Our work is cross disciplinary and proceeds along parallel but interactive tracks in the following areas:
Deep Brain Stimulation (DBS)
Deep Brain Stimulation includes studies of mechanism of action by combining computer simulation, physiological measurements, imaging and clinical evaluations. Disorders of interest are Parkinson’s disease, essential tremor, and new indications and targets were DBS is introduced.
Fluorescence techniques for brain tumor resection
A portable system for on-line induced 5-ALA fluorescence is evaluated during brain tumor resection. Fluorescence is compared with intra-operative ultrasound, MRI, histology and microscopy. It now been introduced for pediatric brain tumor surgery.

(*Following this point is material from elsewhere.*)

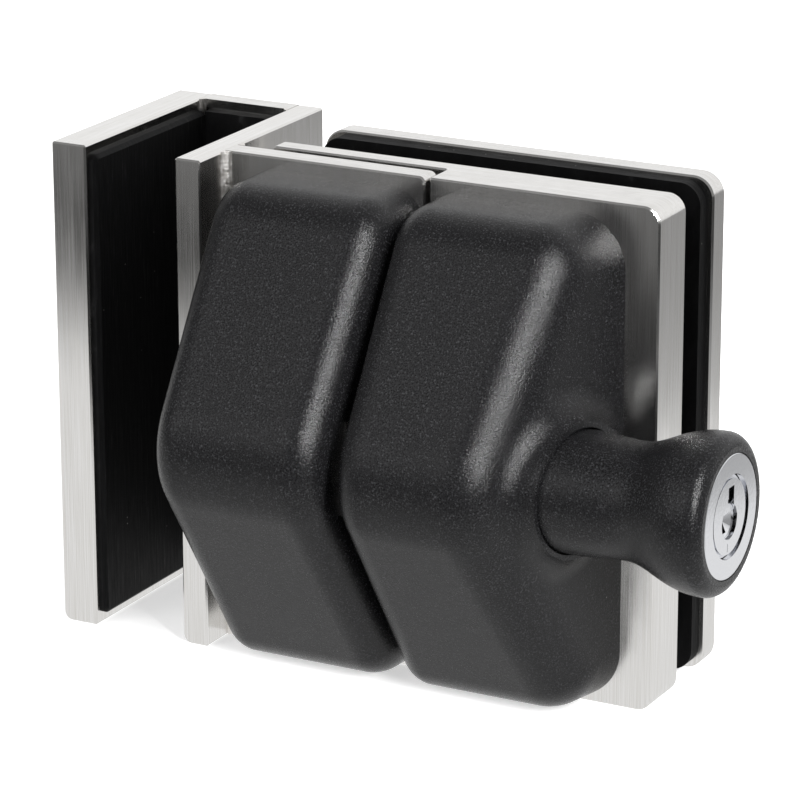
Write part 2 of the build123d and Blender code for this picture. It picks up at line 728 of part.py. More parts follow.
def lock_stop():
    """Bent bracket on the gate plate, whose finger reaches into the slot in the knob."""
    foot_left = stop_right_x - stop_foot_width
    half_foot = stop_foot_height / 2
    foot_front_y = plate_front_y - stop_foot_thickness
    foot = block(foot_left, stop_right_x, foot_front_y, plate_front_y, -half_foot, half_foot)
    foot = fillet(foot.edges().filter_by(Axis.Y), stop_foot_corner)
    tip_y = axis_y + stop_tip_gap
    half_width = stop_width / 2
    finger = block(stop_left_x, stop_right_x, tip_y, plate_front_y, -half_width, half_width)
    bracket = foot + finger
    for z in (stop_screw_spacing / 2, -stop_screw_spacing / 2):
        hole = stop_screw_radius + thread_clearance
        bracket -= bar_y(hole, stop_screw_x, z, foot_front_y - 1, plate_front_y + 1)
    return bracket


def stop_screw(z):
    """Pan-head screw that holds the stop's foot."""
    head_back = plate_front_y - stop_foot_thickness
    head_front = head_back - stop_screw_head_thickness
    screw = bar_y(stop_screw_head_radius, stop_screw_x, z, head_front, head_back)
    screw = fillet(screw.edges().group_by(Axis.Y)[0], stop_screw_head_edge)
    tip_y = plate_front_y + stop_screw_depth - stop_screw_tip_space
    screw += bar_y(stop_screw_radius, stop_screw_x, z, head_back, tip_y)
    half_slot = stop_screw_slot_width / 2
    reach = stop_screw_head_radius + 1
    return screw - block(stop_screw_x - reach, stop_screw_x + reach, head_front - 1, head_front + stop_screw_slot_depth,
                         z - half_slot, z + half_slot)


def welds():
    """Weld beads of the channel and of the striker plate."""
    inner_left = weld_bead(left_wall_right, web_front_y, 1, -1, weld_leg)
    inner_right = weld_bead(right_wall_left, web_front_y, -1, -1, weld_leg)
    front = weld_bead(right_wall_right, plate_front_y, 1, -1, plate_weld_leg)
    rear = weld_bead(right_wall_right, fixed_rear_y, 1, 1, plate_weld_leg)
    return {"channel_weld_left": inner_left, "channel_weld_right": inner_right,
            "striker_plate_weld_front": front, "striker_plate_weld_rear": rear}


def save(name, solid):
    """Writes one piece to its own file."""
    export_step(solid, f"parts/{name}.step")


def build():
    """Makes every piece and writes it."""
    pieces = {
        "channel_left_wall": channel_left_wall(),
        "channel_web": channel_web(),
        "channel_right_wall": channel_right_wall(),
        "striker_plate": striker_plate(),
        "channel_left_pad": left_pad(),
        "channel_web_pad": web_pad(),
        "striker_housing": striker_housing(),
        "keeper": keeper(),
        "keeper_magnet": keeper_magnet(),
        "magnet_backing_disc": magnet_backing_disc(),
        "gate_plate": gate_plate(),
        "gate_front_gasket": front_gasket(),
        "gate_rear_gasket": rear_gasket(),
        "gate_back_plate": gate_back_plate(),
        "latch_housing": latch_housing(),
        "bolt_bush": bolt_bush(),
        "knob_bush": knob_bush(),
        "lock_stop": lock_stop(),
        "knob": knob(),
        "latch_bolt": latch_bolt(),
        "return_spring": return_spring(),
        "lock_cylinder": lock_cylinder(),
        "cylinder_nut": cylinder_nut(),
        "key_plug": key_plug(),
        "lock_cam": lock_cam(),
        "cam_screw": cam_screw(),
    }
    pieces.update(welds())
    for number, (x, z) in enumerate(housing_screw_places(striker_center_x), 1):
        pieces[f"striker_housing_screw_{number}"] = housing_screw(x, z, fixed_rear_y)
    for number, (x, z) in enumerate(housing_screw_places(latch_center_x), 1):
        pieces[f"latch_housing_screw_{number}"] = housing_screw(x, z, gate_rear_y)
    for side, z in zip(("upper", "lower"), clamp_bolt_places()):
        pieces[f"clamp_bolt_{side}"] = clamp_bolt(z)
        pieces[f"glass_sleeve_{side}"] = glass_sleeve(z)
    for side, sign in (("upper", 1), ("lower", -1)):
        pieces[f"stop_screw_{side}"] = stop_screw(sign * stop_screw_spacing / 2)
    return pieces


os.makedirs("parts", exist_ok=True)
for node_name, piece in build().items():
    save(node_name, piece)
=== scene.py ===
import json
from math import cos, pi, radians, sin

import bmesh
import bpy
from mathutils import Euler, Matrix, Vector


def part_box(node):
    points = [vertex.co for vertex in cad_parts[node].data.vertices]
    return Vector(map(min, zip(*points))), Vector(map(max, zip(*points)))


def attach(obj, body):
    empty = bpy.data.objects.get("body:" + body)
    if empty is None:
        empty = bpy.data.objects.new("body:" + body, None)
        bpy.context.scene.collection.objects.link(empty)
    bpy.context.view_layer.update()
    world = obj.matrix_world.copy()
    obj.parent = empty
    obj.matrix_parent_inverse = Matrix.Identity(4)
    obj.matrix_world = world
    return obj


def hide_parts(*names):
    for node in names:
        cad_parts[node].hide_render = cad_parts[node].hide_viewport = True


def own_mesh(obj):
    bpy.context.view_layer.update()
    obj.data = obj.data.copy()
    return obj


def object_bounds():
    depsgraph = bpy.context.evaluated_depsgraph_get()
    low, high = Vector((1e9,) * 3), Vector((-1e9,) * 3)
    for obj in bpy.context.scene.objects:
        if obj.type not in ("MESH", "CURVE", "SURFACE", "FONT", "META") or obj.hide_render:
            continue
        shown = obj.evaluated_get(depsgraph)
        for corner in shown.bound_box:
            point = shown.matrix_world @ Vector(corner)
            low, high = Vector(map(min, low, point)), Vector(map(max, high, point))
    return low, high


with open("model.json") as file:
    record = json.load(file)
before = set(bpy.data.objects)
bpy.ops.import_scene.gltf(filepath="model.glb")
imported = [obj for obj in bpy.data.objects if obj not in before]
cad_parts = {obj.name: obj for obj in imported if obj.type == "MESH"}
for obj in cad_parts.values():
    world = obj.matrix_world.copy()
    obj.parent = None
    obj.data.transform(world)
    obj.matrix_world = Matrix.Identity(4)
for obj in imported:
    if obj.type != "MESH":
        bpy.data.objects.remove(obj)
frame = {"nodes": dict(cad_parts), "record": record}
cad_low, cad_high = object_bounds()
nodes = frame["nodes"]

MM = 0.001

# Most of a noise texture's values lie between these
NOISE_LOW, NOISE_HIGH = 0.3, 0.7

# A Mix node's sockets for vectors and for colours come after those for numbers
VECTOR_A, VECTOR_B, VECTOR_RESULT = 4, 5, 1
COLOUR_A, COLOUR_B, COLOUR_RESULT = 6, 7, 2


# Small helpers

def linear(hex_colour):
    """The linear colour of an sRGB hex value such as "#2b2c2e"."""
    parts = [int(hex_colour[i:i + 2], 16) / 255 for i in (1, 3, 5)]
    return [c / 12.92 if c <= 0.04045 else ((c + 0.055) / 1.055) ** 2.4 for c in parts] + [1.0]


def connect(tree, node, sockets):
    """Gives inputs their values, or links them to another node or to one of its outputs.

    sockets names the inputs, or lists what the first ones take. On a Map Range node that is the value,
    the two ends of its range, and what these two become.
    """
    if not isinstance(sockets, dict):
        sockets = dict(enumerate(sockets))
    for socket, value in sockets.items():
        if isinstance(value, bpy.types.Node):
            value = value.outputs[0]
        if isinstance(value, bpy.types.NodeSocket):
            tree.links.new(value, node.inputs[socket])
        else:
            node.inputs[socket].default_value = value


def add(tree, kind, sockets=(), stops=(), **settings):
    """Adds a node with its settings and links. stops are a colour ramp's (place, hex colour) pairs."""
    node = tree.nodes.new(kind)
    for name, value in settings.items():
        setattr(node, name, value)
    connect(tree, node, sockets)
    if stops:
        elements = node.color_ramp.elements
        while len(elements) < len(stops):
            elements.new(0.5)
        for element, (place, colour) in zip(elements, stops):
            element.position = place
            element.color = linear(colour)
    return node


def grain(tree, place, size, detail=2.0, roughness=0.5):
    """Noise whose spots are size = (x, y, z) millimetres."""
    scaled = add(tree, "ShaderNodeMapping", {"Vector": place, "Scale": [1 / (s * MM) for s in size]})
    noise = add(tree, "ShaderNodeTexNoise", {
        "Vector": scaled, "Scale": 1.0, "Detail": detail, "Roughness": roughness})
    return noise.outputs["Fac"]


def specks(tree, place, spacing, radius, share):
    """1 on small dots, one in each cell of spacing millimetres, of which only that share shows.

    The radius is a part of the spacing.
    """
    cells = add(tree, "ShaderNodeTexVoronoi", {"Vector": place, "Scale": 1 / (spacing * MM)})
    dot = add(tree, "ShaderNodeMath", (cells.outputs["Distance"], radius), operation="LESS_THAN")
    drawn = add(tree, "ShaderNodeMath", (cells.outputs["Color"], 1 - share), operation="GREATER_THAN")
    return add(tree, "ShaderNodeMath", (dot, drawn), operation="MULTIPLY")


def emptied_tree(owner):
    """The node tree of a material or a world, with nothing in it."""
    owner.use_nodes = True
    owner.node_tree.nodes.clear()
    return owner.node_tree


def new_material(name):
    """A material, its node tree, and its shader, which is linked to the output."""
    material = bpy.data.materials.new(name)
    tree = emptied_tree(material)
    shader = add(tree, "ShaderNodeBsdfPrincipled")
    add(tree, "ShaderNodeOutputMaterial", {"Surface": shader})
    return material, tree, shader


# Materials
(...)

Optical intracerebral navigation
Laser Doppler flowmetry and reflective spectroscopy are adapted for use during stereotactic DBS-implantations. Optical trajectories are defined for DBS-targets, fundamental aspects of light interaction investigated and a “vessel warning” feature is explored.
Brain microcirculation is studied with e.g. Laser Doppler flowmetry (LDF) and by extracting chromophores, e.g. Hb and Hb02, from reflectance spectra. The LDF method has been adapted for intraoperative measurements during DBS-implantations, open tumor surgery and for on-line monitoring in neurointensive care.
Patient-specific modelling and simulation of DBS
Software for finite element method (FEM) modelling, simulation and visualization of the electric field around DBS-electrodes has been developed. It is used with clinical evaluations of movement in Parkinson’s disease and essential tremor and is now introduced for new DBS-symptoms, brain targets and lead designs.
Neuro-modelling is performed with software and physical constructions. Software models are combined with FEM models of DBS-lead designs for increased knowledge of volume tissue activated. The Paxon, a physical axon model is designed as a test bench for electrodes commonly used in health care.
Sampling of neuroactive substances parallel to DBS implantations can be performed with microdialysis. Patient-specific FEM models stimulate the tissue volume of influence associated with microdialysis catheters placed in basal ganglia nuclei and DBS-leads.